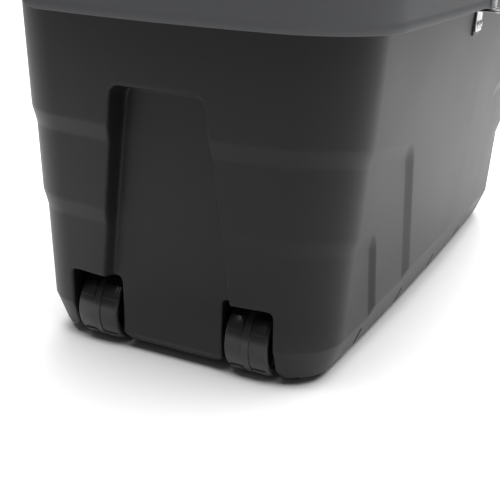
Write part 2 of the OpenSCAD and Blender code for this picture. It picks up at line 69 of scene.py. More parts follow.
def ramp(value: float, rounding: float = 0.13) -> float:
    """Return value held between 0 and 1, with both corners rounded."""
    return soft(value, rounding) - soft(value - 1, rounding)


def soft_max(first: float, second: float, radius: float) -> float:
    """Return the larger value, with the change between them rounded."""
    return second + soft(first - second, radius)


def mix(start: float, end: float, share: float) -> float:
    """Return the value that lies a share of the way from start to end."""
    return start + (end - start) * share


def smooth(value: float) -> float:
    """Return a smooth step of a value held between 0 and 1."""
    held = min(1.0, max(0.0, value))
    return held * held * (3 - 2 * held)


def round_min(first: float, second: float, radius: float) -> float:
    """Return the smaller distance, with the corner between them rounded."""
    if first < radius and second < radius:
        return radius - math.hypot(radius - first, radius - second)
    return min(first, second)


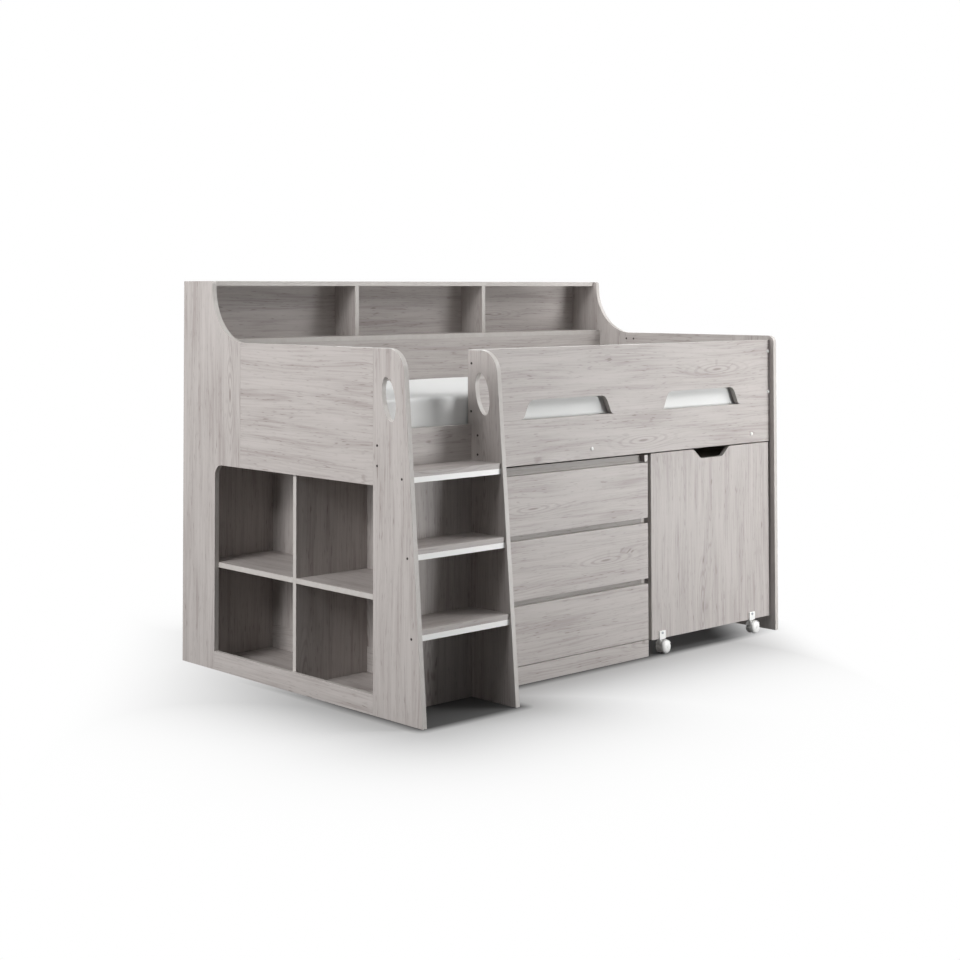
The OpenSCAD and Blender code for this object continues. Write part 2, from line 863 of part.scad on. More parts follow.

Request:
The entries above must be returned in full, exactly as shown.

Correct answer:
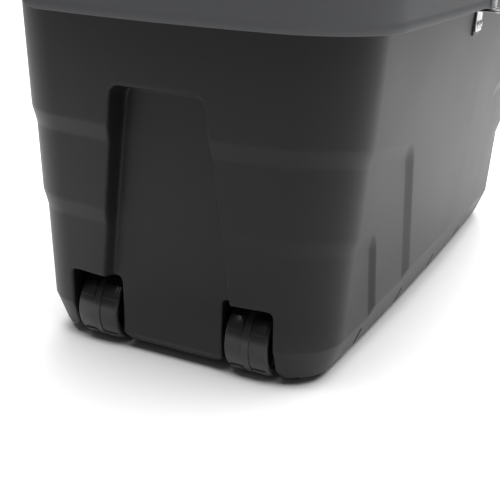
Write part 2 of the OpenSCAD and Blender code for this picture. It picks up at line 69 of scene.py. More parts follow.
def ramp(value: float, rounding: float = 0.13) -> float:
    """Return value held between 0 and 1, with both corners rounded."""
    return soft(value, rounding) - soft(value - 1, rounding)


def soft_max(first: float, second: float, radius: float) -> float:
    """Return the larger value, with the change between them rounded."""
    return second + soft(first - second, radius)


def mix(start: float, end: float, share: float) -> float:
    """Return the value that lies a share of the way from start to end."""
    return start + (end - start) * share


def smooth(value: float) -> float:
    """Return a smooth step of a value held between 0 and 1."""
    held = min(1.0, max(0.0, value))
    return held * held * (3 - 2 * held)


def round_min(first: float, second: float, radius: float) -> float:
    """Return the smaller distance, with the corner between them rounded."""
    if first < radius and second < radius:
        return radius - math.hypot(radius - first, radius - second)
    return min(first, second)


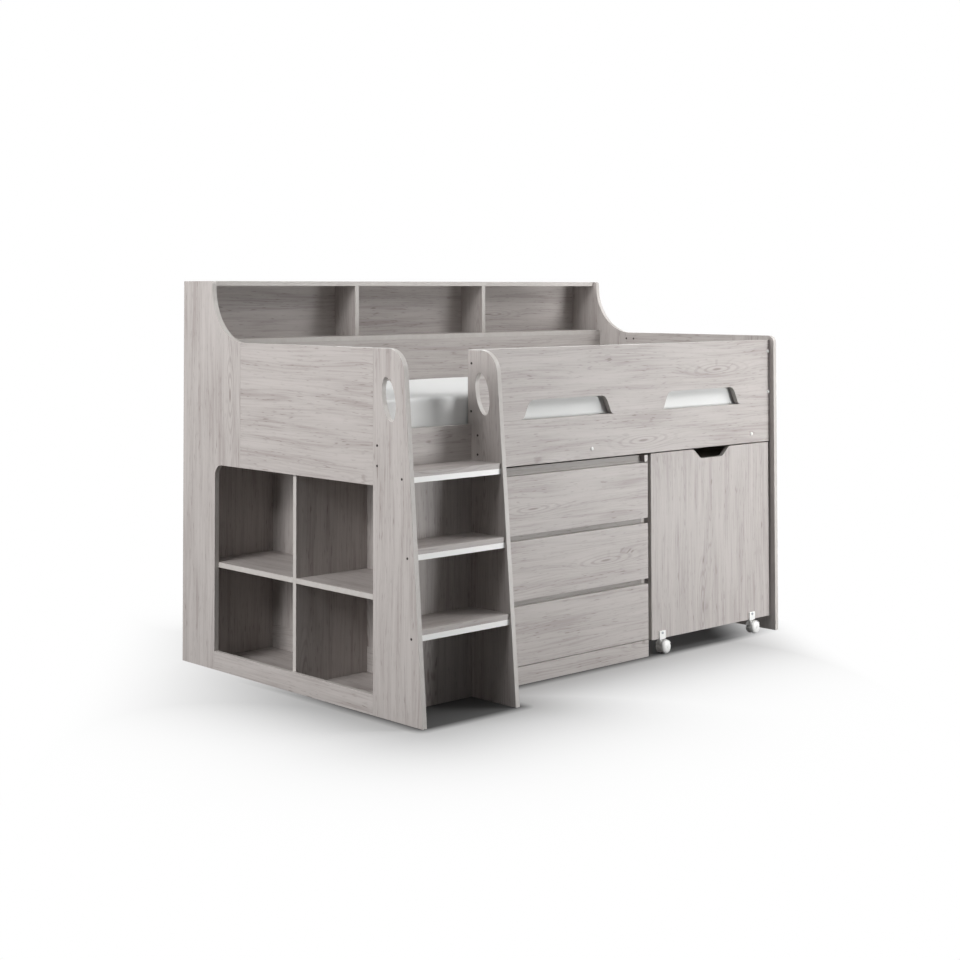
The OpenSCAD and Blender code for this object continues. Write part 2, from line 863 of part.scad on. More parts follow.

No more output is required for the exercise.